**REQUIRED WORK**. Please quote the material exactly, every line of it.

'''

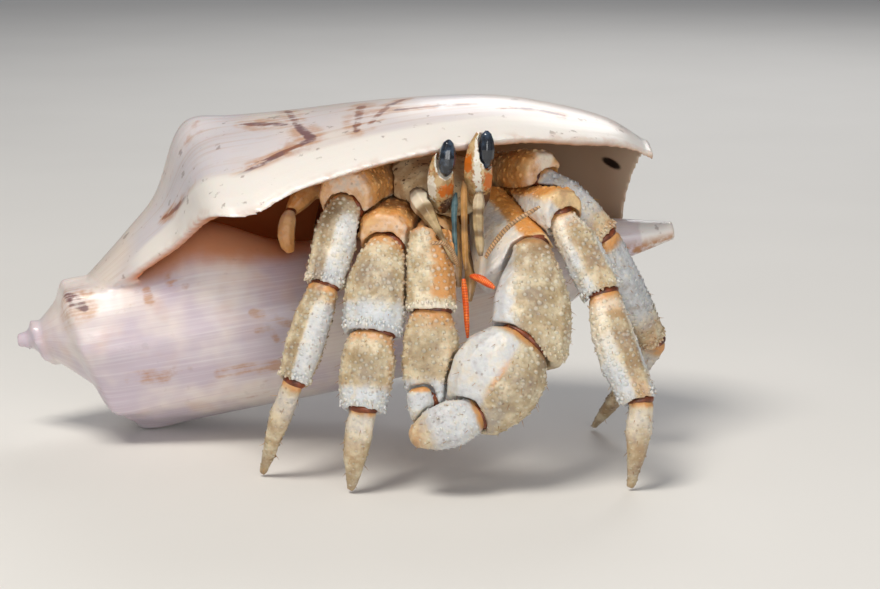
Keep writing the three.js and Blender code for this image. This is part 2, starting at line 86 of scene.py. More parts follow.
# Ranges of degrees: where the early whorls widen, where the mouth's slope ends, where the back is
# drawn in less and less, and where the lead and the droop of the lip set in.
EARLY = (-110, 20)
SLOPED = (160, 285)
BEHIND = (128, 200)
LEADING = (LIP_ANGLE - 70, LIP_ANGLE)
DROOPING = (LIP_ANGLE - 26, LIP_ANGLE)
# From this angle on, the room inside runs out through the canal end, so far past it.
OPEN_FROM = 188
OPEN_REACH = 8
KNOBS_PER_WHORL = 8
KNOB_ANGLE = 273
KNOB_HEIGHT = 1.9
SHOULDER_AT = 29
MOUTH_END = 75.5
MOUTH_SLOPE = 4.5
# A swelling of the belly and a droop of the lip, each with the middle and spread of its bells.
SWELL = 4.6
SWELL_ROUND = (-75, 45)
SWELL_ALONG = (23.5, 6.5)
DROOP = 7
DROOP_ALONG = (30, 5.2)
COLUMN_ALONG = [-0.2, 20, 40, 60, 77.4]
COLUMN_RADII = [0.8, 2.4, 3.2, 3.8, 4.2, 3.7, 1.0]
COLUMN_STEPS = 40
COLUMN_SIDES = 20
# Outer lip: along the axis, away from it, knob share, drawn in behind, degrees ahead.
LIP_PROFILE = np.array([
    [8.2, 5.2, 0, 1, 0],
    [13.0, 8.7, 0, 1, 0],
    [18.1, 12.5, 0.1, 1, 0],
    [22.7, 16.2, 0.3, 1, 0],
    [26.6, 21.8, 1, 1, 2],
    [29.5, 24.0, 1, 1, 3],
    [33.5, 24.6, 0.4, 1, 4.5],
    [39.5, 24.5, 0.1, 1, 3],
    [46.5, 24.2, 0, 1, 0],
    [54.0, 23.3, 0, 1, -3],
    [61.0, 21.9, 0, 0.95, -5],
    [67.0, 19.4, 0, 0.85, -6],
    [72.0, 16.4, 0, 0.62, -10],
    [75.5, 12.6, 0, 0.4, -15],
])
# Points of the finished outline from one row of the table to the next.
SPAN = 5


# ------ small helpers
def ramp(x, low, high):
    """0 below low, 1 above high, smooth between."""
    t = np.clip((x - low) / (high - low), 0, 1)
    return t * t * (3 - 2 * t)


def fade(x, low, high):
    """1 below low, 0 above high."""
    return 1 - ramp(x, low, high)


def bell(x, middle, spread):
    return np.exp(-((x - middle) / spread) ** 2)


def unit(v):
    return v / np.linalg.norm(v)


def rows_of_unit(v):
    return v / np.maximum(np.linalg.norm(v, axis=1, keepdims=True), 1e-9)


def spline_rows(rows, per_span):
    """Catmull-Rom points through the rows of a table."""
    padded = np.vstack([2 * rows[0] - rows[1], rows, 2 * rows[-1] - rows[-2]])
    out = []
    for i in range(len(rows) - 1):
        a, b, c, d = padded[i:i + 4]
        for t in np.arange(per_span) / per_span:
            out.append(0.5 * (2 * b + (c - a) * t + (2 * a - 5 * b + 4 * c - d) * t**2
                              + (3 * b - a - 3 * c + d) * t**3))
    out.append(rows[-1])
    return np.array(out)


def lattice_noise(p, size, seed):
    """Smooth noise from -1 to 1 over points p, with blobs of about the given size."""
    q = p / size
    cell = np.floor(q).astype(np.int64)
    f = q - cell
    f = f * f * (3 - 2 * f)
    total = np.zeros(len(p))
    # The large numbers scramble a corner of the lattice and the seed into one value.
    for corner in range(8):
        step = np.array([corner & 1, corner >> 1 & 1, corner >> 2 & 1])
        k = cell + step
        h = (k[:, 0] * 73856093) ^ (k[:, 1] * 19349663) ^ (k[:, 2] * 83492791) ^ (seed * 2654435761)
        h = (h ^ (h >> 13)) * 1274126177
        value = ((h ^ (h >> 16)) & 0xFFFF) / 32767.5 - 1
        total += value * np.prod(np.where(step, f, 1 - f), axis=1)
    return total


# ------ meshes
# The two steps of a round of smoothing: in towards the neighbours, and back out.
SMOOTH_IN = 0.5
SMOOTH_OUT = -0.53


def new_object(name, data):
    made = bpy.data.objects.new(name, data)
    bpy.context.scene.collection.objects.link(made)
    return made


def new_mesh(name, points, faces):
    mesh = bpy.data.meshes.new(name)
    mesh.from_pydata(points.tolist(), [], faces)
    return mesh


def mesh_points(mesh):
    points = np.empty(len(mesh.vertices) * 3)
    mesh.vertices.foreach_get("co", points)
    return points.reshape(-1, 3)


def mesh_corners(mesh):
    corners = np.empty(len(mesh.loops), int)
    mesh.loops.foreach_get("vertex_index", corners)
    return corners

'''

**SOLUTION FOR THIS PROBLEM**.
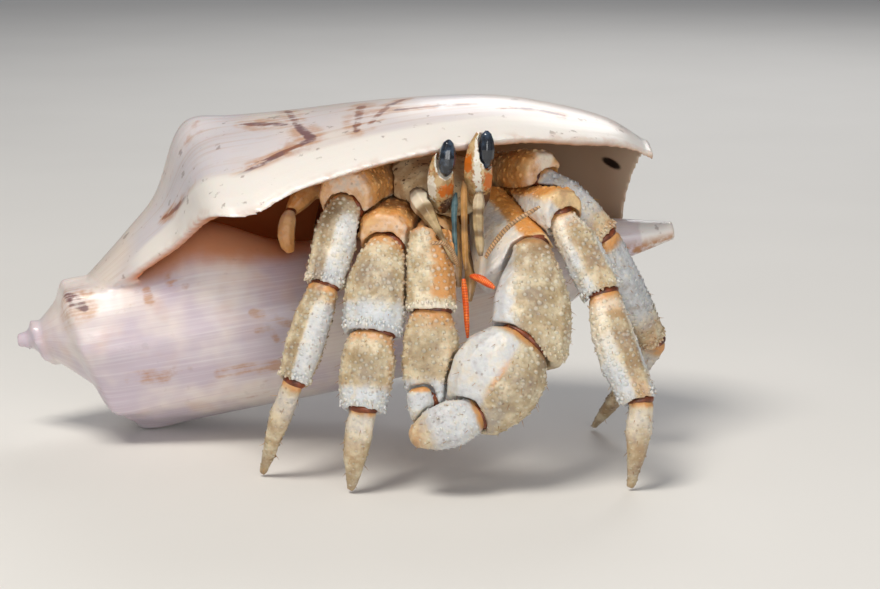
Keep writing the three.js and Blender code for this image. This is part 2, starting at line 86 of scene.py. More parts follow.
# Ranges of degrees: where the early whorls widen, where the mouth's slope ends, where the back is
# drawn in less and less, and where the lead and the droop of the lip set in.
EARLY = (-110, 20)
SLOPED = (160, 285)
BEHIND = (128, 200)
LEADING = (LIP_ANGLE - 70, LIP_ANGLE)
DROOPING = (LIP_ANGLE - 26, LIP_ANGLE)
# From this angle on, the room inside runs out through the canal end, so far past it.
OPEN_FROM = 188
OPEN_REACH = 8
KNOBS_PER_WHORL = 8
KNOB_ANGLE = 273
KNOB_HEIGHT = 1.9
SHOULDER_AT = 29
MOUTH_END = 75.5
MOUTH_SLOPE = 4.5
# A swelling of the belly and a droop of the lip, each with the middle and spread of its bells.
SWELL = 4.6
SWELL_ROUND = (-75, 45)
SWELL_ALONG = (23.5, 6.5)
DROOP = 7
DROOP_ALONG = (30, 5.2)
COLUMN_ALONG = [-0.2, 20, 40, 60, 77.4]
COLUMN_RADII = [0.8, 2.4, 3.2, 3.8, 4.2, 3.7, 1.0]
COLUMN_STEPS = 40
COLUMN_SIDES = 20
# Outer lip: along the axis, away from it, knob share, drawn in behind, degrees ahead.
LIP_PROFILE = np.array([
    [8.2, 5.2, 0, 1, 0],
    [13.0, 8.7, 0, 1, 0],
    [18.1, 12.5, 0.1, 1, 0],
    [22.7, 16.2, 0.3, 1, 0],
    [26.6, 21.8, 1, 1, 2],
    [29.5, 24.0, 1, 1, 3],
    [33.5, 24.6, 0.4, 1, 4.5],
    [39.5, 24.5, 0.1, 1, 3],
    [46.5, 24.2, 0, 1, 0],
    [54.0, 23.3, 0, 1, -3],
    [61.0, 21.9, 0, 0.95, -5],
    [67.0, 19.4, 0, 0.85, -6],
    [72.0, 16.4, 0, 0.62, -10],
    [75.5, 12.6, 0, 0.4, -15],
])
# Points of the finished outline from one row of the table to the next.
SPAN = 5


# ------ small helpers
def ramp(x, low, high):
    """0 below low, 1 above high, smooth between."""
    t = np.clip((x - low) / (high - low), 0, 1)
    return t * t * (3 - 2 * t)


def fade(x, low, high):
    """1 below low, 0 above high."""
    return 1 - ramp(x, low, high)


def bell(x, middle, spread):
    return np.exp(-((x - middle) / spread) ** 2)


def unit(v):
    return v / np.linalg.norm(v)


def rows_of_unit(v):
    return v / np.maximum(np.linalg.norm(v, axis=1, keepdims=True), 1e-9)


def spline_rows(rows, per_span):
    """Catmull-Rom points through the rows of a table."""
    padded = np.vstack([2 * rows[0] - rows[1], rows, 2 * rows[-1] - rows[-2]])
    out = []
    for i in range(len(rows) - 1):
        a, b, c, d = padded[i:i + 4]
        for t in np.arange(per_span) / per_span:
            out.append(0.5 * (2 * b + (c - a) * t + (2 * a - 5 * b + 4 * c - d) * t**2
                              + (3 * b - a - 3 * c + d) * t**3))
    out.append(rows[-1])
    return np.array(out)


def lattice_noise(p, size, seed):
    """Smooth noise from -1 to 1 over points p, with blobs of about the given size."""
    q = p / size
    cell = np.floor(q).astype(np.int64)
    f = q - cell
    f = f * f * (3 - 2 * f)
    total = np.zeros(len(p))
    # The large numbers scramble a corner of the lattice and the seed into one value.
    for corner in range(8):
        step = np.array([corner & 1, corner >> 1 & 1, corner >> 2 & 1])
        k = cell + step
        h = (k[:, 0] * 73856093) ^ (k[:, 1] * 19349663) ^ (k[:, 2] * 83492791) ^ (seed * 2654435761)
        h = (h ^ (h >> 13)) * 1274126177
        value = ((h ^ (h >> 16)) & 0xFFFF) / 32767.5 - 1
        total += value * np.prod(np.where(step, f, 1 - f), axis=1)
    return total


# ------ meshes
# The two steps of a round of smoothing: in towards the neighbours, and back out.
SMOOTH_IN = 0.5
SMOOTH_OUT = -0.53


def new_object(name, data):
    made = bpy.data.objects.new(name, data)
    bpy.context.scene.collection.objects.link(made)
    return made


def new_mesh(name, points, faces):
    mesh = bpy.data.meshes.new(name)
    mesh.from_pydata(points.tolist(), [], faces)
    return mesh


def mesh_points(mesh):
    points = np.empty(len(mesh.vertices) * 3)
    mesh.vertices.foreach_get("co", points)
    return points.reshape(-1, 3)


def mesh_corners(mesh):
    corners = np.empty(len(mesh.loops), int)
    mesh.loops.foreach_get("vertex_index", corners)
    return corners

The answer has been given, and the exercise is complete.